■ Exercise directions:
Look below. Copy each line that has "this" in it.

■ Source records:

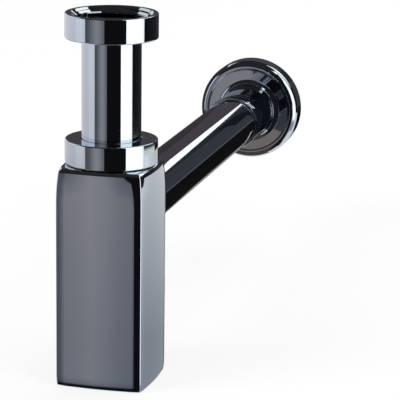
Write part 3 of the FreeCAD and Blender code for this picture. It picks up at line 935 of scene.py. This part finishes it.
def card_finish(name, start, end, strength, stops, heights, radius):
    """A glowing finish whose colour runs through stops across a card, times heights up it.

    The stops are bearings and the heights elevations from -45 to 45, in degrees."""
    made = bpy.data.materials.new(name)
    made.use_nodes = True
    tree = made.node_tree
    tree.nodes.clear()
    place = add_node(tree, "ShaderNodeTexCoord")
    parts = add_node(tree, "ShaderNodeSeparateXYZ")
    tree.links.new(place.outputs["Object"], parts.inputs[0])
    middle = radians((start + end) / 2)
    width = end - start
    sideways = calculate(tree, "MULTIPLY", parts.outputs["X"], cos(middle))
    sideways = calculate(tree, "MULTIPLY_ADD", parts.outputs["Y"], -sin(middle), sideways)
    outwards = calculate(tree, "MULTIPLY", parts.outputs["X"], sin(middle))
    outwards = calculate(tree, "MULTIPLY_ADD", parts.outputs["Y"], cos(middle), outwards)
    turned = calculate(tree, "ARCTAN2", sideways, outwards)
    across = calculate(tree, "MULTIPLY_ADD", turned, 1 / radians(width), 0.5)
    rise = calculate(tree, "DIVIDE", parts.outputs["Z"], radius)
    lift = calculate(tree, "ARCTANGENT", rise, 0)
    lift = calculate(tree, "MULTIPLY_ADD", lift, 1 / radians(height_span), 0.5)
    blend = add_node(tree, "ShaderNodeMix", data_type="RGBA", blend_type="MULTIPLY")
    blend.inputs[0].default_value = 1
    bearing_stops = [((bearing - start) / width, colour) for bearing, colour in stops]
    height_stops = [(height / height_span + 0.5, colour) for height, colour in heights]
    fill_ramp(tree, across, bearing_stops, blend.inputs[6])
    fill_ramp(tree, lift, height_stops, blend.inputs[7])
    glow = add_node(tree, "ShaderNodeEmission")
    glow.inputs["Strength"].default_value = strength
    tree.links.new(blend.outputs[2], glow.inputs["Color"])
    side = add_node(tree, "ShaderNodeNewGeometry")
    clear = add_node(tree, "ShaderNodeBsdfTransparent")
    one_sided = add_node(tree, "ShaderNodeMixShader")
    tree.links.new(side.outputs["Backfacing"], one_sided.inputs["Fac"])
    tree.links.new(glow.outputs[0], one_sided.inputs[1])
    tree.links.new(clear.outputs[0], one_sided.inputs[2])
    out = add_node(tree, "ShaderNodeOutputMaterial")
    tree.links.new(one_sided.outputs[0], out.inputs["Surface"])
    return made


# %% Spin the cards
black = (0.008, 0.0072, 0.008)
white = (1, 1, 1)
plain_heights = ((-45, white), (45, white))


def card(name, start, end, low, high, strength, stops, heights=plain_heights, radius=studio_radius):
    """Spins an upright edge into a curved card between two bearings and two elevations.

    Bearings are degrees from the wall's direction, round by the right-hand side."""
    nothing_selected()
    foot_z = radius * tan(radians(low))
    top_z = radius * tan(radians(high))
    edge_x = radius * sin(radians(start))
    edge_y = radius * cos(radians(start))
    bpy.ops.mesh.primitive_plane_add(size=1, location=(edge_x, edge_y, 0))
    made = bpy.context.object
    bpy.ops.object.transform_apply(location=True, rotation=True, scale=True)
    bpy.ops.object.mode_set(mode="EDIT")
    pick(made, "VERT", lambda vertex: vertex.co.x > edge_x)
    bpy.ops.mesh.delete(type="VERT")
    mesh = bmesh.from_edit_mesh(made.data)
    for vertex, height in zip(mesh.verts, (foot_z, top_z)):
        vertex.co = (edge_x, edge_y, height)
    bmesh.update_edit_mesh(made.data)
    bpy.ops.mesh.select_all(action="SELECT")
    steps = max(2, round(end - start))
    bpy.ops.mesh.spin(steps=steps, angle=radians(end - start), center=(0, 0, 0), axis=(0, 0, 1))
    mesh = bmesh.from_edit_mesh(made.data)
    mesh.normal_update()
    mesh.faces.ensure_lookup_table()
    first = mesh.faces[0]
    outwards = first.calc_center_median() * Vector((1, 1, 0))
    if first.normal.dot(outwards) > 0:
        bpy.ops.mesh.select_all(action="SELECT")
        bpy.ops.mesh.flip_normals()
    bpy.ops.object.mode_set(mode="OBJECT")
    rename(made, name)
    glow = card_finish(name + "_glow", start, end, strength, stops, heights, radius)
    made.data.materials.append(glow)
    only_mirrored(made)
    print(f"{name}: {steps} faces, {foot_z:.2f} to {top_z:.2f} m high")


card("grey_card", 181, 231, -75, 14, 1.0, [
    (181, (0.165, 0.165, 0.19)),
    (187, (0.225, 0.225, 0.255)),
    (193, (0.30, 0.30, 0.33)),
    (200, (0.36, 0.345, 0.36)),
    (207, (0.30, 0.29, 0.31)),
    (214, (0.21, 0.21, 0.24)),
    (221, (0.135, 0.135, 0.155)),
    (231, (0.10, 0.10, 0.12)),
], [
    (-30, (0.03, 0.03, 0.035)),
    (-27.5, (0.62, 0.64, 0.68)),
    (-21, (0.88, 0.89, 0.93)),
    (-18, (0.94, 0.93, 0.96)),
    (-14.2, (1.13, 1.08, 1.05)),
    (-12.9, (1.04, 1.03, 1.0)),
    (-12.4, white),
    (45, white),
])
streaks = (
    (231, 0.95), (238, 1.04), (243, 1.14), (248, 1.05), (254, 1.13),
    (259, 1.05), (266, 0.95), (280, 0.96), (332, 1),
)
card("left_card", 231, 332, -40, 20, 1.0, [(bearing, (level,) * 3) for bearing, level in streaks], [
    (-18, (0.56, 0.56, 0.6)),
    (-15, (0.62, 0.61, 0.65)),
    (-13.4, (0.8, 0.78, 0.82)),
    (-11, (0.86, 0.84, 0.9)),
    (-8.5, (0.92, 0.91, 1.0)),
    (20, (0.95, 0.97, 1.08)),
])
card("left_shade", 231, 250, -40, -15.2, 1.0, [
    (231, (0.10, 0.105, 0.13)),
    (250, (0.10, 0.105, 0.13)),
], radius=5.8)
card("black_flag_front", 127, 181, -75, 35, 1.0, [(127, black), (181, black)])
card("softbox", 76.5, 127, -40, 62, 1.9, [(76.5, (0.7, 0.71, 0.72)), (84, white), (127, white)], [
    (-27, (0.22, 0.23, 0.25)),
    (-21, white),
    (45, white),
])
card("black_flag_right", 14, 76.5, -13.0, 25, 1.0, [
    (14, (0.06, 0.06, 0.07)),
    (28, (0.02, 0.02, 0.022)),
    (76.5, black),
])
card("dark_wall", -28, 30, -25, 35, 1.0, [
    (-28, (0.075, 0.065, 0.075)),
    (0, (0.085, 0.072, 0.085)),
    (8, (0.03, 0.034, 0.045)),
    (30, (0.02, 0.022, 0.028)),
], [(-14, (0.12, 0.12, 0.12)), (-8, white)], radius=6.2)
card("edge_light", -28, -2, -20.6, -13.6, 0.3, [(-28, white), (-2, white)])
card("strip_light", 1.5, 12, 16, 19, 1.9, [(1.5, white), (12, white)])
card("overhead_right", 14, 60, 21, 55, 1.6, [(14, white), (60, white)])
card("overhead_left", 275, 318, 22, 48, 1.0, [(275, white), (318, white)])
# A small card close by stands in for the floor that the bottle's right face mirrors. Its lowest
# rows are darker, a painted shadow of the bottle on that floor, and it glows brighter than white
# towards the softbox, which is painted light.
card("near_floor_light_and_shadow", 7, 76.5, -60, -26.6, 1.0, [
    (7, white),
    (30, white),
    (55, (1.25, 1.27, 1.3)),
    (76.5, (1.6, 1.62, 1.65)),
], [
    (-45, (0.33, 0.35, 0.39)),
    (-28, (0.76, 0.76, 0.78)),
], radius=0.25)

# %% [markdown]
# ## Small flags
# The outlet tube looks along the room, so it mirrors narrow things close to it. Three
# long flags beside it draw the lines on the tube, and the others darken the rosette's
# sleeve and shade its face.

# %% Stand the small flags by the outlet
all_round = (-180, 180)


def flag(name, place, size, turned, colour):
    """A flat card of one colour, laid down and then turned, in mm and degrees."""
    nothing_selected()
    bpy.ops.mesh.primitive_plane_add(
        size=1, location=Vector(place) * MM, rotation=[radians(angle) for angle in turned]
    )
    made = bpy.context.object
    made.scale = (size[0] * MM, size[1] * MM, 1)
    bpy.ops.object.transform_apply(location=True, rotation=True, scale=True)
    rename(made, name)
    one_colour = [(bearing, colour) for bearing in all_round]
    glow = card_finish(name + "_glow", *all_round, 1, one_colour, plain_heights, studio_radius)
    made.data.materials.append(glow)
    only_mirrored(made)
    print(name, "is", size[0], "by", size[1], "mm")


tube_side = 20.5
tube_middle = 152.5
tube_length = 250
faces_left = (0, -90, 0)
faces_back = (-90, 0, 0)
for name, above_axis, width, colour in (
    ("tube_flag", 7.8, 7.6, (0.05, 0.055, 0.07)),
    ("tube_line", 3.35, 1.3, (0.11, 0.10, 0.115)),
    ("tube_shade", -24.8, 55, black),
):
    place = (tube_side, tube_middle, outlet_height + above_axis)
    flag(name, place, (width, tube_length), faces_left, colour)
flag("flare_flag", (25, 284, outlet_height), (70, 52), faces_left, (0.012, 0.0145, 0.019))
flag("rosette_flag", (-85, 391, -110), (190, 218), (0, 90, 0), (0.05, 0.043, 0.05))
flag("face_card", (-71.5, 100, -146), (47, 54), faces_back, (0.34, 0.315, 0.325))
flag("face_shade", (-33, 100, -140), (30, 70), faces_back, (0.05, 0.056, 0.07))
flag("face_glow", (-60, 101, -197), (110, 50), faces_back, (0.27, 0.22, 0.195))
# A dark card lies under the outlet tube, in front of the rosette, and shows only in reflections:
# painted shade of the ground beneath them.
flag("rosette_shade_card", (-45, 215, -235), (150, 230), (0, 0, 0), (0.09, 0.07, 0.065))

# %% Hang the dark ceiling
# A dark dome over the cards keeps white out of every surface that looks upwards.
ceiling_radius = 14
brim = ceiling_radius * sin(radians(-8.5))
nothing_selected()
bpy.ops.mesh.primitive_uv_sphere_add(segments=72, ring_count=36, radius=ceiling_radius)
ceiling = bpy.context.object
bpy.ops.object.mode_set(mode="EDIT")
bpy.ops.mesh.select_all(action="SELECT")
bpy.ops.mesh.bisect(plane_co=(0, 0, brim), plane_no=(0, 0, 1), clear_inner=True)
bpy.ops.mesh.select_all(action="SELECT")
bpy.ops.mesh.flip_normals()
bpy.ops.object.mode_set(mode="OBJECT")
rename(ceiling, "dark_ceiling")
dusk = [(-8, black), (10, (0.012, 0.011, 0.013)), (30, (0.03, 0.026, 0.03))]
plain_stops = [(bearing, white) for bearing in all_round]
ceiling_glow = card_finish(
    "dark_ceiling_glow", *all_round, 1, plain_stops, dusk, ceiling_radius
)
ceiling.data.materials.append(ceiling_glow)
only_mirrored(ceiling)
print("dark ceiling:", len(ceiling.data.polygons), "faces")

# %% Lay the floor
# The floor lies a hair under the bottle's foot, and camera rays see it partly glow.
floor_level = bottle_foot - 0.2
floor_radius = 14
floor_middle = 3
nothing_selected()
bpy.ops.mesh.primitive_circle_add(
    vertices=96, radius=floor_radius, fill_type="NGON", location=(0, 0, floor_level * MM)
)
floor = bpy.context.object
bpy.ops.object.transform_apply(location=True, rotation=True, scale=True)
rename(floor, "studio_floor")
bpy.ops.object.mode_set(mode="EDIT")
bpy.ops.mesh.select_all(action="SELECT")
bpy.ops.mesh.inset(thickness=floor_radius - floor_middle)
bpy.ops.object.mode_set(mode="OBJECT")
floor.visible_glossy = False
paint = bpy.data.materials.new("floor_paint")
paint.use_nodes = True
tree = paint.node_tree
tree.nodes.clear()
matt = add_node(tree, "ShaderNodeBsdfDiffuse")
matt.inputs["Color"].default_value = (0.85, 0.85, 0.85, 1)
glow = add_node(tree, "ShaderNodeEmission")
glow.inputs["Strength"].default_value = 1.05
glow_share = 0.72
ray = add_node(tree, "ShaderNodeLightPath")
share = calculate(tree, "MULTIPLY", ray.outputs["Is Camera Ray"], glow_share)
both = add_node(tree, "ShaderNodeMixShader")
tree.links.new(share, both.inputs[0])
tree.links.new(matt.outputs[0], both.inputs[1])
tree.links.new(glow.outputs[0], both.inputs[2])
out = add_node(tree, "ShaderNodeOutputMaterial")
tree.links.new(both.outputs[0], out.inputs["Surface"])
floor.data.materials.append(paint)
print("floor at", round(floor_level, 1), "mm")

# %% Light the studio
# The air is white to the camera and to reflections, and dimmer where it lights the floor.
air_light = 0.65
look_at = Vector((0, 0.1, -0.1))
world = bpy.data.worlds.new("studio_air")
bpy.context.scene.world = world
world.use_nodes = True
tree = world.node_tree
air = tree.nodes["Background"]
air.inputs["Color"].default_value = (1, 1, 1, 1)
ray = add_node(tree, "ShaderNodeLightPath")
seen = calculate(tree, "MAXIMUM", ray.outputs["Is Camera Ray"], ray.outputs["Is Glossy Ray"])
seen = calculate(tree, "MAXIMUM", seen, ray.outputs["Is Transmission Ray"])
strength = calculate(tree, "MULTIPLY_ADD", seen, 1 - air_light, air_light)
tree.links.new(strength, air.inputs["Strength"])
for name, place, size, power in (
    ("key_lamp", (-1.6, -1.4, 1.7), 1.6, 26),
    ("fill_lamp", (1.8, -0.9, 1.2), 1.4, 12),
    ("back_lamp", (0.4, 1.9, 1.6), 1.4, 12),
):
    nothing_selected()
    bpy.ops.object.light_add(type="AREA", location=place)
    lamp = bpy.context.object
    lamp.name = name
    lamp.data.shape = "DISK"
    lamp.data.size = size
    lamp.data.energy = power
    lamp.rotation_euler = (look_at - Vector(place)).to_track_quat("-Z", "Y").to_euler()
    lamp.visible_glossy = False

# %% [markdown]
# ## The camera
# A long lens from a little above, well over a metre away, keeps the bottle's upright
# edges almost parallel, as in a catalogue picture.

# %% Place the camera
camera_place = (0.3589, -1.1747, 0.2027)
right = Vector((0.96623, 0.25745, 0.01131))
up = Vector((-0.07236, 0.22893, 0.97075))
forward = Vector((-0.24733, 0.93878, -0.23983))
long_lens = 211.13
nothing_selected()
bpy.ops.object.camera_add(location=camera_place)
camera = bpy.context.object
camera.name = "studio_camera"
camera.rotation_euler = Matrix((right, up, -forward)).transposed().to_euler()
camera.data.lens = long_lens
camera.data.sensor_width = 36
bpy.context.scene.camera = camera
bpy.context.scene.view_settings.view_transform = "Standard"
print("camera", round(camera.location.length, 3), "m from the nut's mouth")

--

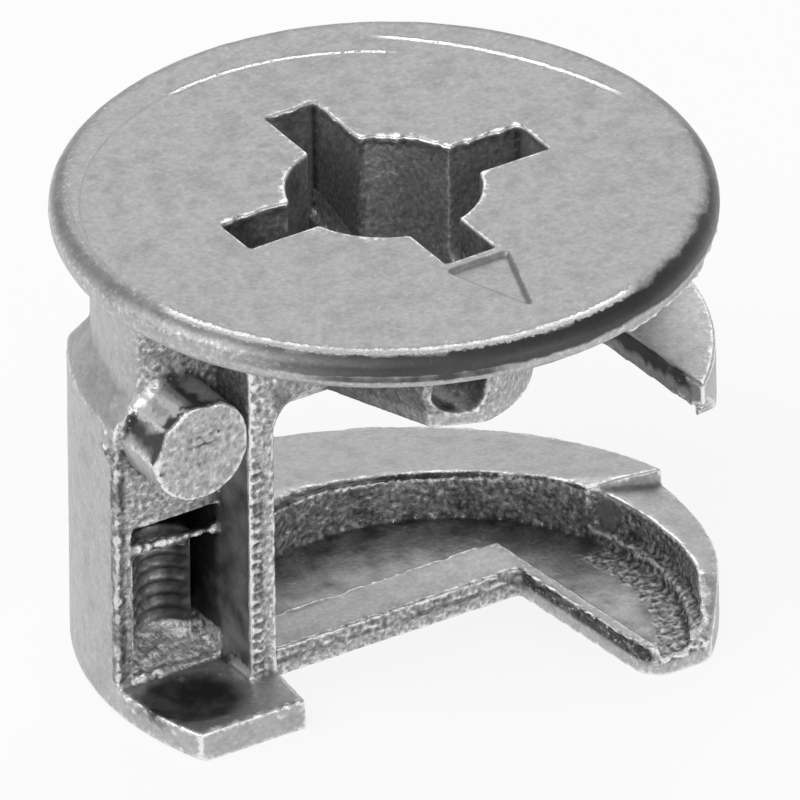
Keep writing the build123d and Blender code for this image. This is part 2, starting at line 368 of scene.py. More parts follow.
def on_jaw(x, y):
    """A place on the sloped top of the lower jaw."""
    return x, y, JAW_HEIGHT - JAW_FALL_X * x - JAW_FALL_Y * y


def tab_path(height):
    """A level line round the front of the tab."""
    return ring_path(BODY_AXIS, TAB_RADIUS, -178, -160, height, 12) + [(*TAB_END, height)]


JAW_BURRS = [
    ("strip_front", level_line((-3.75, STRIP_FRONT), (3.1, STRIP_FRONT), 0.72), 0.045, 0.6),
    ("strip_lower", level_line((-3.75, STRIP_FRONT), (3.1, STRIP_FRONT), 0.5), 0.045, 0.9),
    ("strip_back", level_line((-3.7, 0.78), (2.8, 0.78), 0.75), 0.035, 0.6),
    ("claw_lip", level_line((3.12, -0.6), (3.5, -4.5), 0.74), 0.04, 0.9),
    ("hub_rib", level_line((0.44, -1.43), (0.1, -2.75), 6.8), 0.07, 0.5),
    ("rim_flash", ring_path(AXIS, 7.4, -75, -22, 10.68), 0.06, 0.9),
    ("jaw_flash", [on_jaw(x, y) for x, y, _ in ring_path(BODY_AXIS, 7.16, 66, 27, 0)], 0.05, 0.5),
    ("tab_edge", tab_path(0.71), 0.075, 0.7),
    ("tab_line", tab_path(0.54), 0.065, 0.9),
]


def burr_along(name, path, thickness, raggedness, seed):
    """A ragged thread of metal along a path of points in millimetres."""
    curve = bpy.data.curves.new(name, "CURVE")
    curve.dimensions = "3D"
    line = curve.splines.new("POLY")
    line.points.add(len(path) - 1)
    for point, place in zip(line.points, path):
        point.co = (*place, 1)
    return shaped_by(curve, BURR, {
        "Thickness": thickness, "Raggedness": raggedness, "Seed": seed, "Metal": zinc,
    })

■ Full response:
Write part 3 of the FreeCAD and Blender code for this picture. It picks up at line 935 of scene.py. This part finishes it.
Keep writing the build123d and Blender code for this image. This is part 2, starting at line 368 of scene.py. More parts follow.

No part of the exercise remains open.